SHORT EXERCISE:
Your answer should be a single number: the count of lines containing "parts".

______________________________

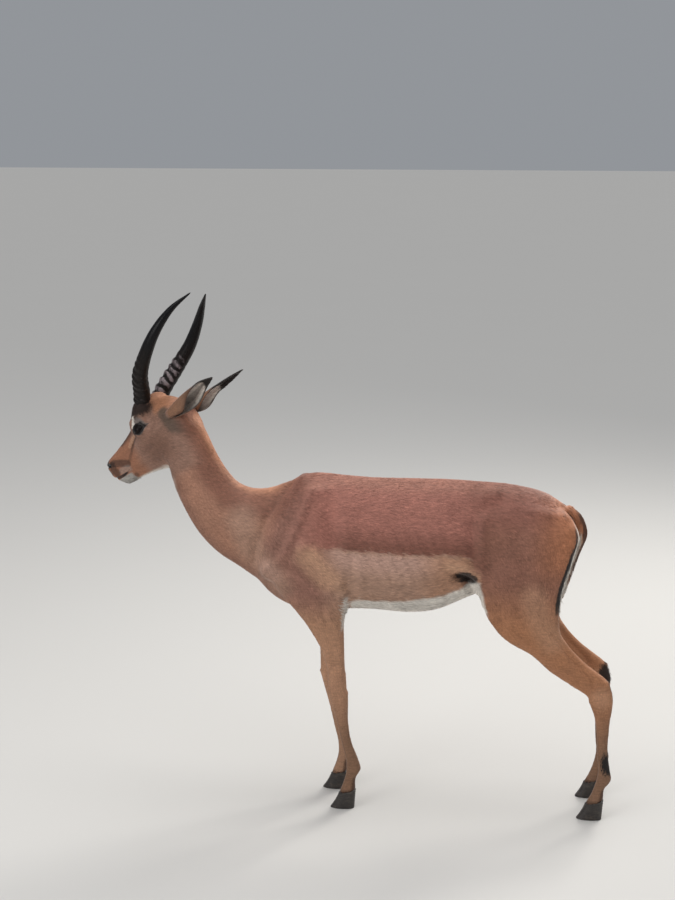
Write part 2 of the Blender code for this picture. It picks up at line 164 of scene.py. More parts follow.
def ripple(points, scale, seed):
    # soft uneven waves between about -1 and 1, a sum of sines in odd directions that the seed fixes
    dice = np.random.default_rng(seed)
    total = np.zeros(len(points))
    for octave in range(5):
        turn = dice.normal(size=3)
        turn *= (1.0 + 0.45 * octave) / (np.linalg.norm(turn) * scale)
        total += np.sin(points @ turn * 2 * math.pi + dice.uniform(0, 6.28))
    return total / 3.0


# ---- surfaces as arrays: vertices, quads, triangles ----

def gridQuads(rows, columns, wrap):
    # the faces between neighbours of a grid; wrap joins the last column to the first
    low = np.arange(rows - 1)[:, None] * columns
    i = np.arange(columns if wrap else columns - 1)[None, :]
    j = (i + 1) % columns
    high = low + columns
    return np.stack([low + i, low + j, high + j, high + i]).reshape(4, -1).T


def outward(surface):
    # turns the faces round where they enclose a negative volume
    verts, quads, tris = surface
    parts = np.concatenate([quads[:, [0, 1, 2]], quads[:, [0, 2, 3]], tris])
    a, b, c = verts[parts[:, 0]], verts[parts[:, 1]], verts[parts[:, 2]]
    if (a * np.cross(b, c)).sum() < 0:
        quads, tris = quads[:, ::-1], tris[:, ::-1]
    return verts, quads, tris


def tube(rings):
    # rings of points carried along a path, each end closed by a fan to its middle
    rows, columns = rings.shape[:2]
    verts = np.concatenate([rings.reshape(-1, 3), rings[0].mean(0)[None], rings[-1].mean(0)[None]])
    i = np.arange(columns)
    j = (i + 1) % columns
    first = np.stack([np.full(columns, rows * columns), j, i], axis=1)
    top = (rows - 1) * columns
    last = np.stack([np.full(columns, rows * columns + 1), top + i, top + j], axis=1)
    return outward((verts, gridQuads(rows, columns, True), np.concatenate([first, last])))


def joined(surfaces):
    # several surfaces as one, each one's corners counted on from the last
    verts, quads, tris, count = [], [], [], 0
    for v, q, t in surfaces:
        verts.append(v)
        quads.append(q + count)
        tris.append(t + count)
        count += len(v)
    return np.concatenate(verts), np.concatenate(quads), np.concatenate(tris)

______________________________

CORRECT ANSWER:
3